The World Health Organisation launched its first summit on traditional medicine, stating that it hoped to gather evidence and data to enable for the safe use of such treatments.
WHO launched its first summit
Traditional medicines are a “first port of call for millions of people worldwide”, the UN health agency said, with the talks in India bringing together policymakers and academics aiming to “mobilise political commitment and evidence-based action” towards them.
“WHO is working to build the evidence and data to inform policies, standards and regulations for the safe, cost-effective and equitable use of traditional medicine”, WHO chief Tedros Adhanom Ghebreyesus said as he opened the summit.
Traditional medicine could help close “access gaps” in healthcare, but only if used “appropriately, effectively, and, most importantly, safely based on the most recent scientific evidence,” Tedros said earlier.
However, the World Health Organisation has come under fire from online critics for lending scientific support to pseudoscience
After asking followers in a post if they have utilised a variety of treatments, including homoeopathy and naturopathy.
Later, in a post on the social networking platform X, the WHO stated that it had heard the “concerns” and recognised that its “message could have been better articulated.”
The two-day WHO Traditional Medicine Global Summit is taking place in Gandhinagar, India, with a meeting of G20 health ministers.
“We need to face a very important real-life fact that traditional medicines are very widely used,” Nobel laureate and chair of the WHO Science Council Harold Varmus told the summit via video link.
“It is important to understand what ingredients are actually in traditional medicines, why they work in some cases… and importantly, we need to understand and identify which traditional medicines don’t work”.
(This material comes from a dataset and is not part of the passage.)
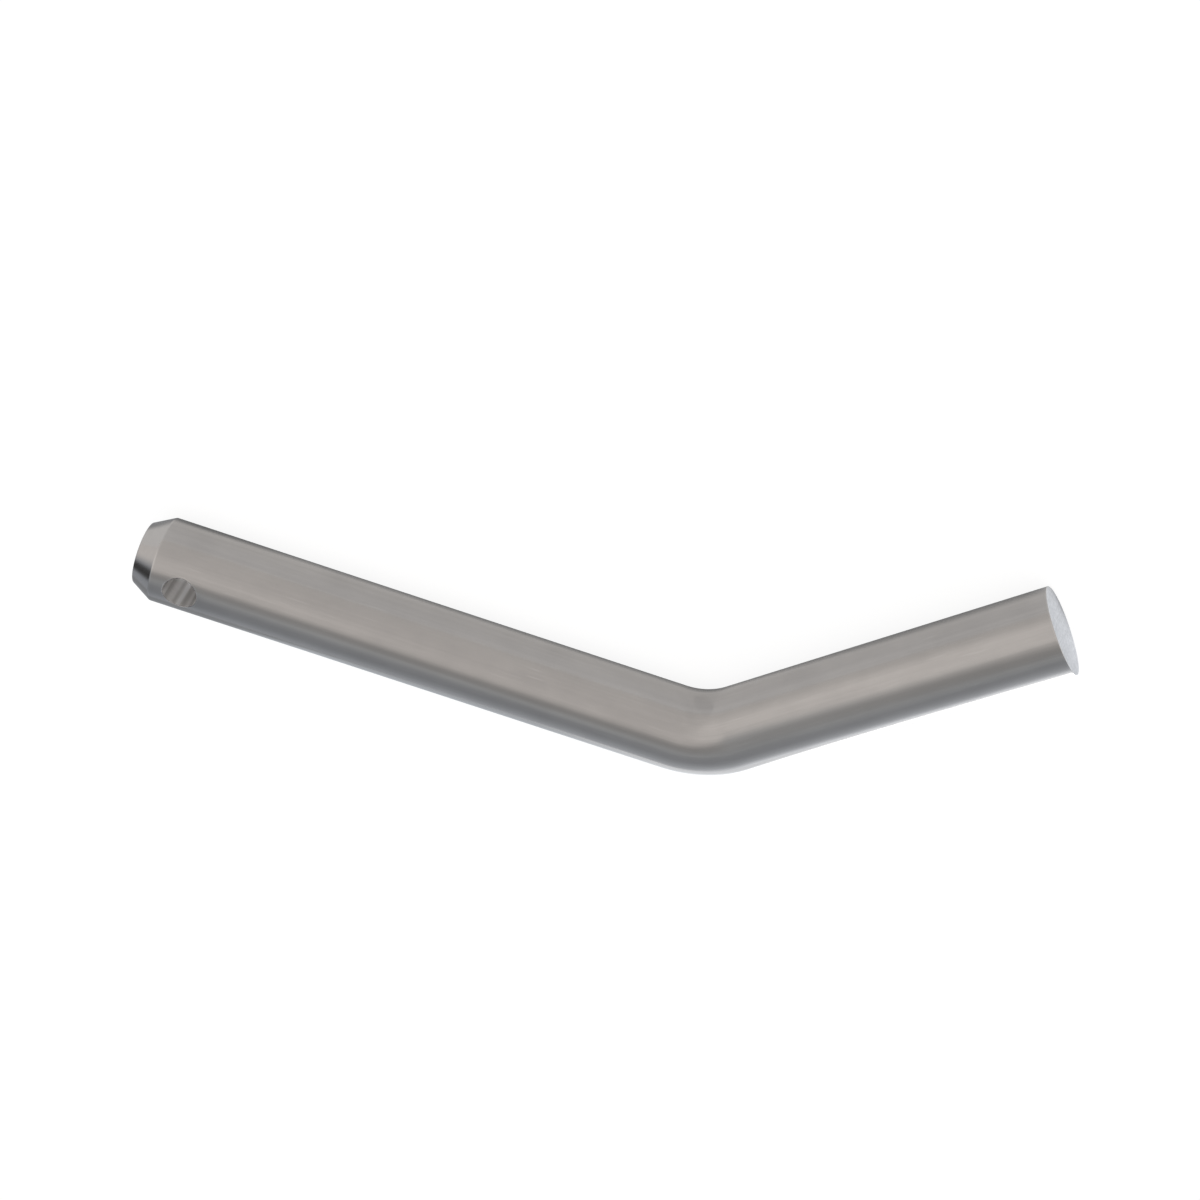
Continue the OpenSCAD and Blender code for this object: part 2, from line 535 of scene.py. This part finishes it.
# the floor's glow as the metal mirrors it, by places on the floor
def mirroredGlow(start):
    place = start.node("ShaderNodeTexCoord", output="Object")
    along = place.node("ShaderNodeSeparateXYZ", None, {0: place}, "X")
    sideways = place.node("ShaderNodeSeparateXYZ", None, {0: place}, "Y")
    fromShort = place.vectorMath("SUBTRACT", shortStart)
    alongShort = fromShort.vectorMath("DOT_PRODUCT", shortAim, "Value")
    besideShort = fromShort.vectorMath("DOT_PRODUCT", (shortAim.y, -shortAim.x, 0), "Value")
    far = sideways.rise(*studio["farFrom"])
    shank = far.blend(studio["shankGlow"], studio["shankFarGlow"])
    beyond = far.blend(studio["beyondGlow"], studio["beyondFarGlow"])
    slanted = along - sideways * studio["shankSlant"]
    glow = slanted.rise(*studio["shankFrom"]).blend(studio["noseGlow"], shank)
    glow = along.rise(*studio["beyondFrom"]).blend(glow, beyond)
    strip = besideShort.rise(*studio["stripNearFrom"])
    strip = strip.blend(studio["stripGlow"], studio["stripNearGlow"])
    inStrip = alongShort.rise(*studio["stripStart"]) * alongShort.rise(*studio["stripEnd"])
    glow = (inStrip * besideShort.rise(*studio["stripSide"])).blend(glow, strip)
    inCrook = sideways.rise(*studio["crookSide"]) * along.rise(*studio["crookEnd"])
    glow = inCrook.blend(glow, studio["crookGlow"])
    reach = along.rise(*studio["contactShadeFrom"]) * studio["contactShadeMore"]
    openness = start.node("ShaderNodeAmbientOcclusion", {"samples": studio["contactSamples"]},
                          {"Distance": reach + studio["contactShade"]}, "AO")
    byNose = along.rise(*studio["noseShadeStart"]) * sideways.rise(*studio["noseShadeSide"])
    openness = openness ** 2 * (1 - byNose * studio["noseShade"])
    openness = openness.math("MAXIMUM", openness, alongShort.rise(*studio["pastCutEnd"]))
    glow = openness.blend(studio["noGlow"], glow)
    fromHole = place.vectorMath("DISTANCE", (holeX, 0, 0), "Value")
    return fromHole.rise(*studio["holeGlowRim"]).blend(glow, studio["holeGlow"])


# white to the camera, with the pin's soft shadow on it
def layFloor():
    deselectAll()
    bpy.ops.mesh.primitive_plane_add(size=studio["floorSize"], location=(0, 0, -bar["radius"]))
    floor = bpy.context.object
    floor.name = "floor"
    material, start = newMaterial("paleFloor")
    camera = start.node("ShaderNodeLightPath", output="Is Camera Ray")
    glossy = start.node("ShaderNodeLightPath", output="Is Glossy Ray")
    glow = glossy.blend(studio["noGlow"], mirroredGlow(start))
    glow = camera.blend(glow, studio["floorGlow"])
    colour = glossy.blend(studio["floorColour"], studio["floorMirrored"])
    colour = camera.blend(colour, studio["floorSeen"])
    matt = start.node("ShaderNodeBsdfPrincipled", None, {
        "Base Color": colour, "Roughness": 1.0, "Specular IOR Level": 0.0,
        "Emission Color": glow, "Emission Strength": 1.0})
    start.node("ShaderNodeOutputMaterial", None, {"Surface": matt})
    floor.data.materials.append(material)


# the photo's camera, which looks down from the open side of the crook
view = {
    "place": (-0.03529, 0.20335, 0.23180),
    "turn": (-37.0775, 9.0438, 16.2517),   # degrees about X, Y and Z
    "lens": 50,
}


def placeCamera():
    lens = bpy.data.cameras.new("camera")
    lens.lens = view["lens"]
    camera = bpy.data.objects.new("camera", lens)
    camera.location = view["place"]
    camera.rotation_euler = [math.radians(angle) for angle in view["turn"]]
    bpy.context.collection.objects.link(camera)
    bpy.context.scene.camera = camera


lightWorld()
layFloor()
placeCamera()
bpy.context.scene.view_settings.view_transform = "Standard"
print("studio set")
The conference, which is expected to become a yearly event, comes on the heels of the establishment of a WHO Global Centre for Traditional Medicine in India’s Gujarat state last year.
Traditional remedies are widely utilised in several parts of the world, yet they are also heavily criticised.
Traditional medicine is defined by the United Nations as “the knowledge, skills, and practises used over time to maintain health and prevent, diagnose, and treat physical and mental illness.”
However, many traditional remedies have no established scientific value, and conservationists believe the market fuels a rampant trade in endangered animals such as tigers, rhinos, and pangolins, endangering entire species.
Traditional Chinese medicine has a long history in China, but leading European medical organisations have already urged that it be subject to the same regulatory scrutiny as Western medical treatments.
“Advancing science in traditional medicine should be held to the same rigorous standards as other fields of health,” said WHO research chief John Reeder in a statement.
Since 2018, 170 of the WHO’s 194 member states have admitted their use of traditional and complementary medicine
But only 124 have reported having laws or regulations governing the use of herbal medicines and only half have a national policy governing such procedures and medications.